Interestingly, we found out that there is a significant increase in the relative size of the stable F-actin pool during neuronal maturation. Furthermore, we were interested to know how F-actin stability can be regulated in dendritic spines. It is known that cofilin-1 depletion or over-expression of CaMKII can increase the relative size of the stable F-actin pool in dendritic spines (Hotulainen et al., 2009, Okamoto et al., 2007). To find other players involved in the regulation of actin filament stability, especially during spine maturation, we turned to myosin IIb which has been shown to be important for the normal development and function of dendritic spines (Hodges et al., 2011, Rex et al., 2010, Ryu et al., 2006, Zhang et al., 2005) and is re-located into dendritic spines during neuronal maturation (Ryu et al., 2006).
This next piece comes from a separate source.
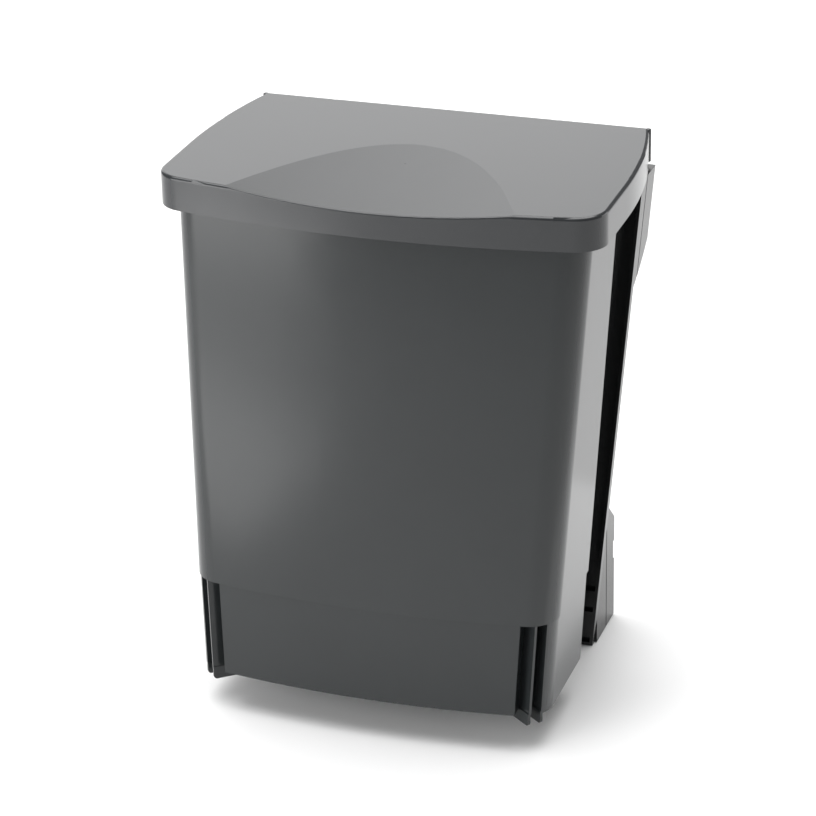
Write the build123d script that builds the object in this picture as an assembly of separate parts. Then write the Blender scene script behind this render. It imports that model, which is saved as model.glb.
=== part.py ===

In contrast to its recently proposed function as a de novo actin nucleator in neurons (Rex et al., 2010), we show that myosin IIb over-expression increases the relative size of the F-actin stable pool in dendritic spine heads. In line with this, myosin IIb silencing by siRNA depleted the stable F-actin pool indicating a major role in the regulation of actin filament stability. The myosin IIb motor function was not required for actin filament stabilization; in contrast, active and contractile myosin IIb increased the treadmilling rate of the dynamic F-actin pool.